We were well into Gloucestershire before this, that tongue of Gloucestershire which runs up almost to Stratford-on-Avon, and were driving on in the soft twilight, now past the old-time Common Fields with their furlongs divided by long balks; now over rolling reaches, crossed by low stone walls, of sheep-walk and water-meadow and wheat-land, with here and there a fir plantation or a hazel covert; now through a strange grey hamlet built of the native limestone. Our road was gradually rising, and just before nightfall we came into Chipping Campden, most beautiful of the old Cotswold towns. We had not dreamed that England held its like, – one long, wide, stately street, bordered by silent fronts of great stone houses, with here and there the green of mantling ivy, but mainly with only the rich and changeful colouring of the stone itself, grey in shadow, golden in the sun.
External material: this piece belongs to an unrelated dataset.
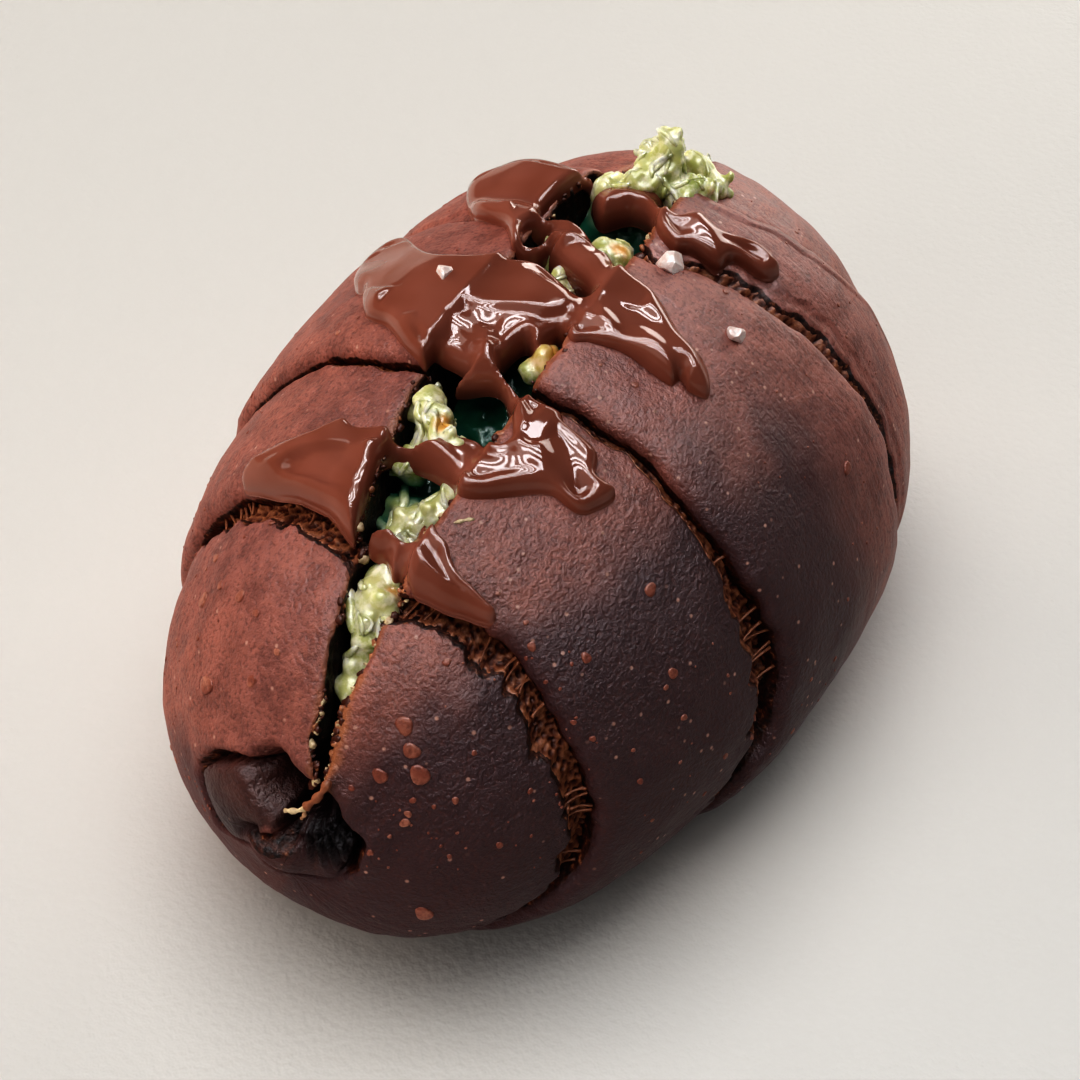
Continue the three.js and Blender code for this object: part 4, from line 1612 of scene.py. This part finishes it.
    def body(self) -> Piece:
        """The cream as one skin, melted together and made knobbly.

        Returns:
            The new piece.
        """
        piece = mesh_object("pistachio_cream", *joined([self.core(), *self.knobs()]))
        melt = piece.modifiers.new("melt", "REMESH")
        melt.mode, melt.voxel_size = "VOXEL", 0.42 * MM
        ease = piece.modifiers.new("ease", "SMOOTH")
        ease.factor, ease.iterations = 0.5, 3
        graph = bpy.context.evaluated_depsgraph_get()
        mesh = bpy.data.meshes.new_from_object(piece.evaluated_get(graph))
        piece.modifiers.clear()
        old = piece.data
        piece.data = mesh
        bpy.data.meshes.remove(old)
        count = len(mesh.vertices)
        place, normal = np.empty(count * 3), np.empty(count * 3)
        mesh.vertices.foreach_get("co", place)
        mesh.vertex_normals.foreach_get("vector", normal)
        place = place.reshape(-1, 3) / MM + BOX_CENTRE
        normal = normal.reshape(-1, 3)
        drawn = place * [0.6, 1.0, 0.8]
        height = 0.35 * noise(place, 2.8, seed=81) + 0.3 * noise(drawn, 1.2, seed=83)
        place = place + normal * (height * ramp(30, 40, place[:, 2]))[:, None]
        mesh.vertices.foreach_set("co", ((place - BOX_CENTRE) * MM).ravel())
        mesh.update()
        mesh.shade_smooth()
        self.mark(piece, place)
        return piece

    def mark(self, piece: Piece, points: Array) -> None:
        """Stores how far down in the split and how toasted each point is, for the material.

        Args:
            piece: the piece that stores it.
            points: the piece's points in millimetres.
        """
        gold = np.zeros(len(points))
        for x, y, z, radius in self.toasted:
            gold = np.maximum(gold, np.exp(-(np.linalg.norm(points - [x, y, z], axis=1) / radius) ** 3))
        add_values(piece, "toasted", gold)
        # the material paints points deep in the split a darker blue green, as painted shade
        add_values(piece, "sunk", self.sunk(points))

    def sunk(self, points: Array) -> Array:
        """How far down in the split points lie: 0 near the crust, 1 in the dark below."""
        level = self.form.top(points[:, 0], self.form.split_middle(points[:, 0]))
        return ramp(3.4, 6.6, level - points[:, 2])

    def strands(self, cream: Piece) -> Solid:
        """Pastry threads that lie on the cream's surface, half sunk in it.

        Args:
            cream: the piece of cream.

        Returns:
            The threads' points and faces.
        """
        draw = np.random.default_rng(91)
        tree = BVHTree.FromObject(cream, bpy.context.evaluated_depsgraph_get())
        weights = np.array([row[3] * row[4] for row in self.lumps])
        # the last nine lumps, all in the far clump, hold the most pastry
        weights[-9:] *= 1.5
        parts = []
        for _ in range(self.threads):
            x, y, z, rx, ry, rz = self.lumps[draw.choice(len(self.lumps), p=weights / weights.sum())]
            toward = unit(draw.normal(size=3) * [1, 1, 0.7] + [0, 0, 0.7])
            start = (np.array([x, y, z]) + toward * [rx, ry, rz] - BOX_CENTRE) * MM
            heading = unit(draw.normal(size=3))
            radius = draw.uniform(0.26, 0.44)
            steps = int(draw.integers(4, 9))
            path, here = [], Vector(start)
            for _ in range(steps):
                found, out, _, _ = tree.find_nearest(here)
                if found is None:
                    break
                heading = heading - np.dot(heading, out) * np.array(out)
                heading = unit(heading + 0.35 * draw.normal(size=3))
                path.append(np.array(found + out * (radius * 0.15 * MM)) / MM + BOX_CENTRE)
                here = found + Vector(heading * 0.75 * MM)
            if len(path) < 4:
                continue
            path = np.array(path)
            path[1:-1] = 0.25 * path[:-2] + 0.5 * path[1:-1] + 0.25 * path[2:]
            f = np.linspace(0, 1, len(path))
            parts.append(tube(path, radius * (0.45 + 0.55 * np.sin(math.pi * f) ** 0.4), 7))
        for finger in self.fingers:
            path = curve_through(finger, 12)
            snapped = []
            for spot in path:
                found, out, _, _ = tree.find_nearest(Vector((spot - BOX_CENTRE) * MM))
                snapped.append(np.array(found + out * 0.2 * MM) / MM + BOX_CENTRE)
            path = 0.35 * path + 0.65 * np.array(snapped)
            f = np.linspace(0.0, 1.0, len(path))
            parts.append(tube(path, 0.62 * (0.55 + 0.45 * np.sin(math.pi * f) ** 0.4), 10))
        return joined(parts)

    def make(self, finish: Material) -> list[Piece]:
        """Builds and dresses the cream and its threads.

        Args:
            finish: their material.

        Returns:
            The two pieces.
        """
        cream = self.body()
        cream.data.materials.clear()
        cream.data.materials.append(finish)
        points, faces = self.strands(cream)
        threads = mesh_object("pastry_threads", points, faces)
        self.mark(threads, points)
        threads.data.materials.append(finish)
        return [cream, threads]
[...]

Campden was for centuries a famous centre of the wool trade; the Cotswolds served it as a broad grazing-ground whose flocks furnished wool for the skilful Flemish weavers; its fourteenth century Woolstaplers' Hall still stands; its open market-house, built in 1624 midway of the mile-long street, is one of its finest features; its best-remembered name is that of William Grevel, described on his monumental brass (1401) as "Flower of the Wool-merchants of all England." He bequeathed a hundred marks toward the building of the magnificent church, which stood complete, as we see it now, in the early fifteenth century. Its glorious tower, tall and light, yet not too slender, battlemented, turreted, noble in all its proportions, is a Cotswold landmark. As we were feasting our eyes, after an evening stroll, upon the symmetries of that grand church, wonderfully impressive as it rose in the faint moonlight above a group of strange, pagoda-roofed buildings, its chimes rang out a series of sweet old tunes, all the more poignantly appealing in that the voices of those ancient bells were thin and tremulous, and now and then a note was missed.